Active contact with many local clubs operating in other leagues on different days, encouraging them to form another team, haven’t borne sufficient fruit.
We’ve actively approached youth set-ups with the question of just what happens to their players as they turn from boys to men? Not all go on to county football although some do go along the under-21 route which then only forms the question what happens at 22?
Surely we can’t be losing all these young footballers simply because they find beer, girls and jobs. Other existing Saturday sides who initially respond positively to the idea of Sunday football then seem to find it impossible to actually form a squad robust enough to actually deliver throughout the season or they withdraw before kicking a ball in anger.
Finally, and maybe most controversially, is what appears to be the increasing culture of ‘if we can’t win that division or cup we don’t want to play in it’.
Winning is, of course, a delight, but surely those victories have to be earned. Clubs turning up at league interviews expecting to be put into the lowest divisions so they could smash it do nothing for the competitive nature of a successful league.
Surely you should only aspire to put a trophy on your mantelpiece that has been hard fought for and represents success.
We have witnessed clubs withdraw in past seasons just at the point where it becomes obvious they will no longer be able to win their respective division and are no longer involved in any cup competitions.
Perhaps, and this is controversial, the culture in our schools where ‘everyone’s a winner’ and all the little Janet and Johns come home with medals around their necks has much to answer for.
Those of us of a certain vintage can remember the times when, if we came last in a race on sports day, we were swiftly enlightened that more effort on our part over the next 12 months may just turn that result around. Achievements in any fields were earned, not just handed out like sweets.

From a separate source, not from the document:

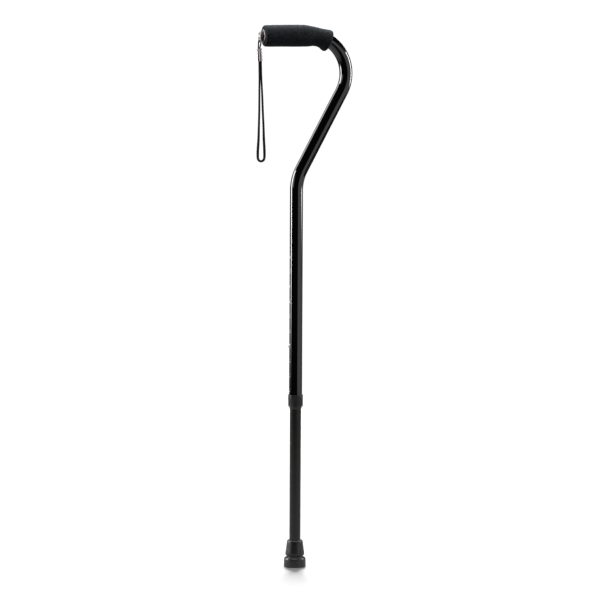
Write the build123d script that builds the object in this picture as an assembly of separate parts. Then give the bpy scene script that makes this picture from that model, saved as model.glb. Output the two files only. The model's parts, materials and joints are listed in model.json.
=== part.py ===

So just where do we go from here? It is a credit to them all that every league officer and the committee have decided to stand for re-election at the forthcoming annual meeting, so there is no lack of commitment there.
They will continue to run a league for as long as we are needed, but we need you, and you and you. There is currently no adult, male 11-a-side football on Sundays in Sussex east of Lewes.
The Sussex Sunday Football League and the Worthing & Horsham Sunday Football League are also seeing a worrying decline in their numbers.
We will only survive with the help of those prepared to step forward and help. Without them, the great tradition of grassroots football will undoubtedly die, leading us to that most unsavoury of questions ... just what is our national game now?
We look forward to hearing from you as we fight on.